Comprehensive is the key word here. One can spend hours mulling over formulas and other peoples theories of what will produce the best pipe design. Back in the day we would spend a day cutting aluminum patterns, welding them together and then take a sack full of pipes to the pond to try and once we got one that was close to what we wanted it to do we called that pipe the "key pipe". Then we made a few more that were slightly varied from the key pipe and then spent weeks running and testing all these last few pipes. We then picked the best pipe from that group.

That is how the "J" pipe was developed. That was a LOT OF WORK and you were only getting started once you had the final pipe in your hand because then you had to build a set of dies to stamp them out and that was another huge job getting all that designed and worked out! After the die was finished you were then faced with the aluminum wanting to tear or wrinkle.
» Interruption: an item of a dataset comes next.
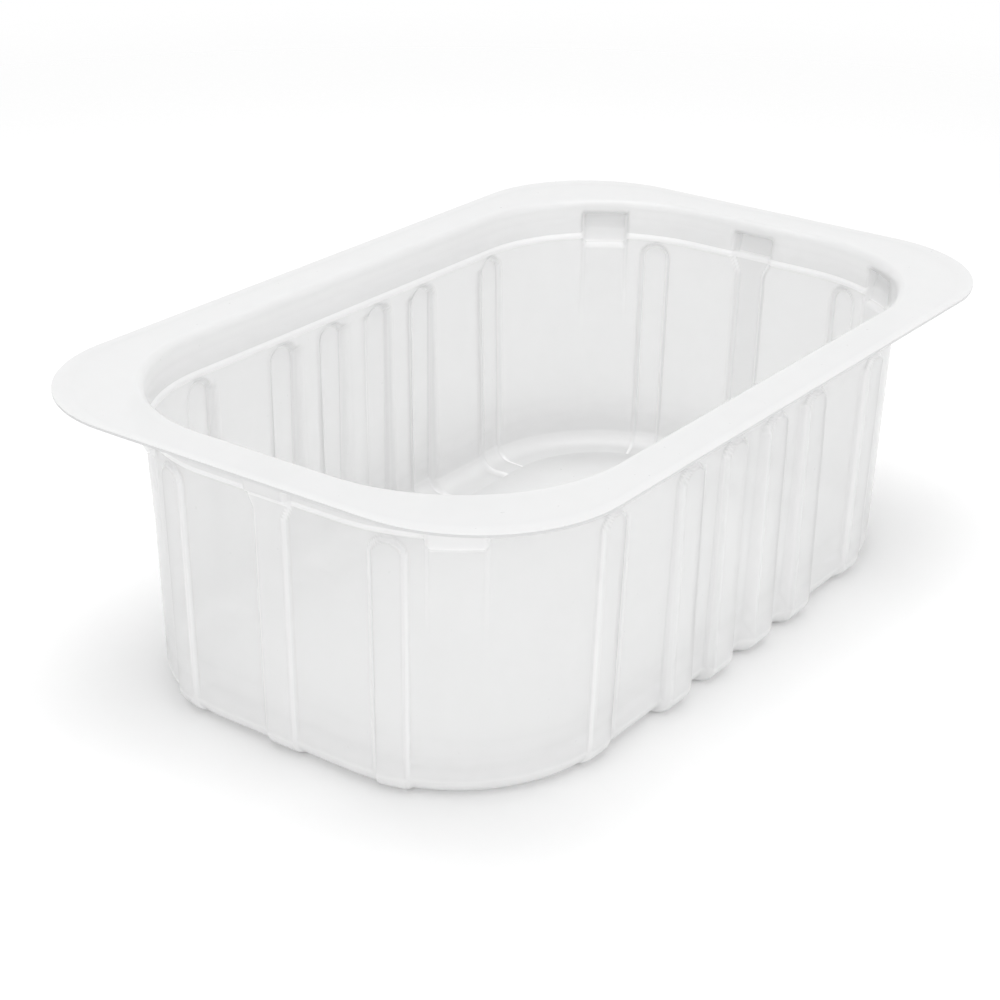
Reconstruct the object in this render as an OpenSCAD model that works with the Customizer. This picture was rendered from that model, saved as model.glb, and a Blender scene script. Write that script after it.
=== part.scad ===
// Thermoformed plastic tray: one thin sheet drawn down into a deep box with a flat rim.
// The tray stands on z = 0, its length runs along x, and its middle is on the z axis.
// The sheet is a single skin. It is swept as level rings of points: up the inside of the
// walls from the base to the rim, over the rim's cut edge, and down the outside again.

/* [Rim] */
// Length over the rim
rim_l = 190; // [160:1:230]
// Width over the rim
rim_w = 122; // [108:1:160]
// Corner radius of the rim's cut edge
rim_r = 30; // [18:1:42]
// Width of the flat rim along the sides, out to the cut edge
rim_band = 9; // [6:0.5:13]
// Radius of the top face where the rim turns down into the neck
rim_bend = 1.8; // [1:0.1:2]

/* [Body] */
// Height from the table to the top of the rim
height = 62; // [45:1:90]
// Corner radius of the mouth, where the flat rim ends
mouth_r = 36.5; // [28:0.5:42]
// Thickness of the formed sheet
sheet = 0.5; // [0.3:0.05:0.8]
// Inward slope of each wall, in degrees from upright
draft = 1.8; // [0:0.2:5]

/* [Neck and ledge] */
// Depth of the upright neck, from the rim's top face down to the ledge
neck_h = 8.6; // [8.6:0.2:14]
// How far the ledge steps the wall in
ledge_w = 0.5; // [0.4:0.1:2]
// Height over which the ledge steps in
ledge_h = 0.6; // [0.4:0.1:1.2]

/* [Foot and base] */
// Radius between the walls and the base
foot_r = 4.2; // [3:0.2:8]
// Width of the flat ring that the tray stands on
foot_band = 4; // [2:0.5:8]
// Height of the raised panel inside that ring
base_lift = 1.2; // [0.6:0.1:3]

/* [Flutes] */
// Width of the slanted flank of a flute
flank = 1.4; // [0.8:0.1:1.8]
// Distance from the ledge down to the top end of a flute
flute_gap = 0.6; // [0.4:0.1:2]
// Height of the round top end of a flute
flute_arch = 4; // [2.5:0.5:8]
// Width of a flute at the very top of its round end
flute_tip = 2.4; // [2.2:0.1:4]
// Pairs of wide flutes about the middle of each long side
wide_pairs = 2; // [1:1:2]
// Width of a wide flute
wide_w = 7.9; // [5:0.1:9]
// Distance from one wide flute to the next
wide_pitch = 15.8; // [12:0.1:18]
// How far a wide flute stands out at its upper end
wide_top = 1.2; // [0.6:0.1:1.8]
// How far a wide flute stands out at the foot
wide_foot = 2.4; // [1:0.1:3]
// Width of the single flutes in the short sides and at the corners
single_w = 7; // [4:0.1:9]
// How far a single flute stands out
single_out = 0.9; // [0.4:0.1:1.4]
// Distance of the single flute on a long side from the side's middle
single_long = 49.5; // [46:0.5:52]
// Distance of the single flute near a corner from the middle of the short side
single_short = 26; // [18:0.5:27]

/* [Stacking lugs] */
// Distance of a corner lug from the middle of the short side, along the wall
lug_at = 39; // [37:0.5:44]
// Width of a corner lug
lug_w = 11; // [6:0.5:13]
// How far a lug stands out from the neck at its upper end
lug_out = 2.6; // [1.8:0.1:3]
// How much further in the lower end of a lug is than its upper end
lug_lean = 1.6; // [0.4:0.1:1.8]
// Height of a lug above the ledge
lug_up = 5; // [2:0.2:5.4]
// Height over which the roof of a lug slopes back to the neck
lug_roof = 1; // [0.6:0.1:1.2]
// Depth of a corner lug below the ledge
lug_down = 1.6; // [1.2:0.2:4]
// Height over which the underside of a corner lug runs back into the wall
lug_taper = 1.2; // [0.8:0.1:2.5]
// How far the faint pillar under a corner lug stands out from the wall
pillar_out = 0.4; // [0.1:0.1:0.8]

/* [Hidden] */

// Longest step between two points around a corner, and steps around each bend
step = 3.8;
rim_steps = 2;
arch_steps = 3;
foot_steps = 4;

// Plan of the mouth: half lengths of its straight sides, the length of a corner's arc,
// and the way along the wall from the middle of a short side to the middle of a long side
mouth_l = rim_l - 2 * rim_band;
mouth_w = rim_w - 2 * rim_band;
straight_x = mouth_l / 2 - mouth_r;
straight_y = mouth_w / 2 - mouth_r;
arc = mouth_r * PI / 2;
quarter = straight_y + arc + straight_x;

// Heights and offsets of the section. An offset is counted outwards from the mouth's plan
// to the outer face of the sheet.
ledge_z = height - neck_h;
neck_out = sheet - rim_bend;
wall_out = neck_out - ledge_w;
foot_out = wall_out - tan(draft) * (ledge_z - foot_r);
ring_out = foot_out - foot_r;
arch_z = ledge_z - flute_gap;
lug_top = ledge_z + lug_up;
lug_low = ledge_z - lug_down;

// Outer face of a lug, which leans in towards its lower end
function lug_face(z) = neck_out + lug_out - lug_lean * (lug_top - z) / (lug_top - lug_low);

// Where a face bends into a slope that runs w sideways over a length h, the other face of
// the sheet bends this much further on, which keeps the sheet as thick in the slope
function shift(w, h) = sheet * tan(atan(w / h) / 2);
roof_shift = shift(lug_out, lug_roof);
ledge_shift = shift(ledge_w, ledge_h);
middle_shift = shift(lug_face(ledge_z + ledge_h) - wall_out - single_out, ledge_h);
under_shift = shift(lug_face(lug_low) - wall_out - pillar_out, lug_taper);
arch_turn = 90 / arch_steps;
arch_shift = shift(wide_top * sin(arch_turn), flute_arch * (1 - cos(arch_turn)));

// Kinds of raised feature on a wall, and which lug a point of a ring belongs to
WIDE = 0;
SINGLE = 1;
LUG = 2;
NONE = 0;
CORNER = 1;
MIDDLE = 2;

// The lug in the middle of a short side ends on the flute that carries on below it, so its
// crest is as wide as that flute's foot
middle = [0, single_w + 2 * flank, LUG];

// Features met on the way from there to the middle of a long side, each as its place along
// the wall, its width and its kind
features = concat(
    [[single_short, single_w, SINGLE],
     [lug_at, lug_w, LUG],
     [quarter - single_long, single_w, SINGLE]],
    [for (i = [wide_pairs - 1:-1:0]) [quarter - (i + 0.5) * wide_pitch, wide_w, WIDE]]
);

// Angle around a corner at a way u along the wall
function turn(u) = (u - straight_y) / mouth_r * 180 / PI;

// Point of the mouth's plan at a way u along the wall, moved outwards by out
function at(u, out) =
    u < straight_y ? [mouth_l / 2 + out, u]
    : u < straight_y + arc
        ? [straight_x + (mouth_r + out) * cos(turn(u)), straight_y + (mouth_r + out) * sin(turn(u))]
    : [quarter - u, mouth_w / 2 + out];

// Point of the rim's cut edge that faces the mouth's point at u
function edge_at(u) =
    let (ex = rim_l / 2 - rim_r, ey = rim_w / 2 - rim_r)
    u < straight_y ? [rim_l / 2, u / straight_y * ey]
    : u < straight_y + arc ? [ex + rim_r * cos(turn(u)), ey + rim_r * sin(turn(u))]
    : [(quarter - u) / straight_x * ex, rim_w / 2];

// A level of the skin: its offset and height on plain wall, on a corner lug and on a middle
// lug, the depths of a wide and a single flute, open and side. open goes from 0 at the tip
// of a flute to 1 where it has its full width, which closes its top end to an arch. side is
// 0 on the outer face of the sheet and 1 on the inner face.
function level(side, plain, corner = [], middle = [], wide = 0, single = 0, open = 1) =
    [plain, corner == [] ? plain : corner, middle == [] ? plain : middle,
     wide, single, open, side];

// Stations around a quarter of the wall at a level v, each as [u, wide share, single share,
// lug]. A feature has four: the foot and the crest of each flank. It is narrower on the
// inner face, by the shift of its flanks.
function depth(f, v) = f[2] == WIDE ? v[3] : f[2] == SINGLE ? v[4] : v[1][0] - v[0][0];
function slim(d, v) = v[6] * shift(d, flank);
function half(f, v) =
    (f[2] == LUG ? f[1] : flute_tip + (f[1] - flute_tip) * v[5]) / 2 - slim(depth(f, v), v);
function crest(f) = [f[2] == WIDE ? 1 : 0, f[2] == SINGLE ? 1 : 0, f[2] == LUG ? CORNER : NONE];
function rising(f, v) =
    [[f[0] - half(f, v) - flank / 2, 0, 0, NONE],
     [f[0] - half(f, v) + flank / 2, each crest(f)]];
function falling(f, v) =
    [[f[0] + half(f, v) - flank / 2, each crest(f)],
     [f[0] + half(f, v) + flank / 2, 0, 0, NONE]];
function start_of(f) = f[0] - f[1] / 2 - flank / 2;
function end_of(f) = f[0] + f[1] / 2 + flank / 2;
function between(a, b) =
    let (n = max(1, ceil((b - a) / step)))
    [for (k = [1:1:n - 1]) [a + (b - a) * k / n, 0, 0, NONE]];
function stations(v) =
    let (
        all = concat([middle], features),
        in = slim(v[2][0] - v[0][0] + v[4], v)
    )
    concat(
        [[0, 0, 1, MIDDLE],
         [(single_w - flank) / 2 - in, 0, 1, MIDDLE],
         [(single_w + flank) / 2 - in, 0, 0, MIDDLE],
         [end_of(middle) - in, 0, 0, NONE]],
        [for (i = [1:len(all) - 1]) each concat(
            between(end_of(all[i - 1]), start_of(all[i])),
            rising(all[i], v),
            falling(all[i], v)
        )],
        [[quarter, 0, 0, NONE]]
    );

// Quarter of a ring, then the whole ring by its mirror images
function place(s, v) =
    let (base = v[s[3]], p = at(s[0], base[0] + s[1] * v[3] + s[2] * v[4]))
    [p[0], p[1], base[1]];
function mirrored(q) =
    let (n = len(q))
    concat(
        q,
        [for (i = [n - 2:-1:0]) [-q[i][0], q[i][1], q[i][2]]],
        [for (i = [1:n - 1]) [-q[i][0], -q[i][1], q[i][2]]],
        [for (i = [n - 2:-1:1]) [q[i][0], -q[i][1], q[i][2]]]
    );
function ring(v) = mirrored([for (s = stations(v)) place(s, v)]);
function edge_ring(z) =
    mirrored([for (s = stations(level(0, [0, z]))) let (p = edge_at(s[0])) [p[0], p[1], z]]);

// Offset of the plain wall and depth of a wide flute, from the ledge down to the foot
function wall_at(z) = foot_out + (wall_out - foot_out) * (z - foot_r) / (ledge_z - foot_r);
function wide_at(z) = wide_foot + (wide_top - wide_foot) * (z - foot_r) / (arch_z - foot_r);

// Neck and ledge with the lugs
function neck_levels(side) =
    let (
        in = sheet * side,
        roof = roof_shift * side,
        bend_z = ledge_z + ledge_h,
        step_in = ledge_shift * side,
        middle_in = middle_shift * side,
        upper = [lug_face(lug_top) - in, lug_top - roof]
    )
    [
        level(side, [neck_out - in, lug_top + lug_roof - roof]),
        level(side, [neck_out - in, lug_top - roof], upper, upper),
        level(side,
              [neck_out - in, bend_z + step_in],
              [lug_face(bend_z) - in, bend_z],
              [lug_face(bend_z) - in, bend_z + middle_in]),
        level(side,
              [wall_out - in, ledge_z + step_in],
              [lug_face(lug_low) - in, lug_low + under_shift * side],
              [wall_out + single_out - in, ledge_z + middle_in])
    ];

// Round top ends of the flutes, which follow a quarter of an ellipse. Beside them the corner
// lugs run out into their pillars and the middle lugs into the flutes below.
function arch_levels(side) =
    [for (i = [0:arch_steps])
        let (
            a = arch_turn * i,
            in = sheet * side,
            drop = flute_arch * (1 - cos(a)),
            z = arch_z - drop - arch_shift * side * (1 - sin(a)),
            lug_z = lug_low - lug_taper + under_shift * side - drop
        )
        level(side,
              [wall_at(z) - in, z],
              [wall_at(lug_z) - in + pillar_out, lug_z],
              [wall_at(z) - in + single_out * (1 - sin(a)), z],
              sin(a) * wide_at(z), sin(a) * single_out, sin(a))];

// Foot, an arc from the wall to the ring that the tray stands on
function foot_levels(side) =
    [for (i = [0:foot_steps])
        let (
            a = 90 * i / foot_steps,
            r = foot_r - sheet * side,
            p = [ring_out + r * cos(a), foot_r - r * sin(a)]
        )
        level(side, p, p, p, wide_foot, single_out)];

// Ring that the tray stands on, and the edge of the raised panel, which slopes at 45 degrees
function base_levels(side) =
    let (back = shift(1, 1) * side, z = sheet * side)
    [level(side, [ring_out - foot_band + back, z]),
     level(side, [ring_out - foot_band - base_lift + back, base_lift + z])];

// Bend under the rim. The two faces of the sheet turn about the same line.
function rim_levels(side) =
    let (in = sheet * side, r = rim_bend - sheet + in)
    [for (i = [0:rim_steps])
        let (a = 90 * i / rim_steps)
        level(side, [neck_out - in + r * (1 - sin(a)), height - rim_bend + r * cos(a)])];

// One face of the sheet, from the rim down to the middle of the base
function face_levels(side) =
    concat(rim_levels(side), neck_levels(side), arch_levels(side),
           foot_levels(side), base_levels(side));

// Closed skin through rings of equal length, with a fan over each end
module skin(rings, first, last) {
    n = len(rings[0]);
    m = len(rings);
    points = concat([for (r = rings) each r], [first, last]);
    sides = [for (j = [0:m - 2], i = [0:n - 1])
        let (k = (i + 1) % n)
        [j * n + i, j * n + k, (j + 1) * n + k, (j + 1) * n + i]];
    start = [for (i = [0:n - 1]) [m * n, (i + 1) % n, i]];
    end = [for (i = [0:n - 1]) [m * n + 1, (m - 1) * n + i, (m - 1) * n + (i + 1) % n]];
    polyhedron(points = points, faces = concat(sides, start, end), convexity = 8);
}

// The whole tray, from the middle of the base up the inside and down the outside
module tray() {
    inside = face_levels(1);
    rings = concat(
        [for (i = [len(inside) - 1:-1:0]) ring(inside[i])],
        [edge_ring(height), edge_ring(height - sheet)],
        [for (v = face_levels(0)) ring(v)]
    );
    color([0.93, 0.94, 0.94, 0.45])
        skin(rings, [0, 0, base_lift + sheet], [0, 0, base_lift]);
}

tray();
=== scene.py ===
# %% [markdown]
# # A formed plastic tray
# The object is a deep tray of thin, milky plastic. A flat sheet was warmed and drawn down into
# a mould, so everything on it is one skin: a flat rim, a short neck, a ledge, fluted walls and
# a foot. This lesson builds that skin as one surface, gives it a thickness, and then works on
# how a milky sheet takes the light.

import math

import bpy
from mathutils import Matrix, Vector


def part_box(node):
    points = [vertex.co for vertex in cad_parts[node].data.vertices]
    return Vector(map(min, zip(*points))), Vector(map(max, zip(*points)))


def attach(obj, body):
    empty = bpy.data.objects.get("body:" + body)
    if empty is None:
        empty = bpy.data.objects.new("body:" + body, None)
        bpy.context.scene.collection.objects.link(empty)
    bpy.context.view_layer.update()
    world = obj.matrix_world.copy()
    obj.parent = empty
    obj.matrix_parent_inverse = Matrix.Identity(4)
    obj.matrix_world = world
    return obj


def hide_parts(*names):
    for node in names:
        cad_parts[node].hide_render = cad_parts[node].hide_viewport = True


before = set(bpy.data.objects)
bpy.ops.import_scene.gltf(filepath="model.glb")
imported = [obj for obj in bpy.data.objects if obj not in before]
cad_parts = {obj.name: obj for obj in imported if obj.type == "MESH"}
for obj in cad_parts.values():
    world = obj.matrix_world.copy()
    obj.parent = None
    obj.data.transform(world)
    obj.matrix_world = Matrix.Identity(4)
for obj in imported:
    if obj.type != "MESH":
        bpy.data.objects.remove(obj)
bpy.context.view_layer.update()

# %% [markdown]
# ## The driving sizes
# The overall size is read from the frame, so the skin can't drift away from the solid. The
# smaller sizes are what a mould maker would write on a drawing of the section. All of them are
# in metres, because that is what the frame uses.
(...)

Yea, by the time you finished all this you wondered why you even started the project.

I am glad to see that there is a better way to get that initial key pipe in your hands. I would think that even with a program that mathematically drives your design there would still be the need to tweak it slightly.

I wish we had information like this available back then. Thanks for the links!
-Carl
 
Even with formulas like this I still used cut and tweak methods. I once built a series of test pipes only to find that I used an exhaust temperature that was too high and all the pipes were too short. The next two pipes worked much better. The example in the spreadsheet is for gasoline fuel, nitro fuels will have much lower exhaust temperatures. Glow ignition also doesn't have the precision of spark ignition. Dealing with all this is what makes nitro engine and pipe design more of an art than a science, even today.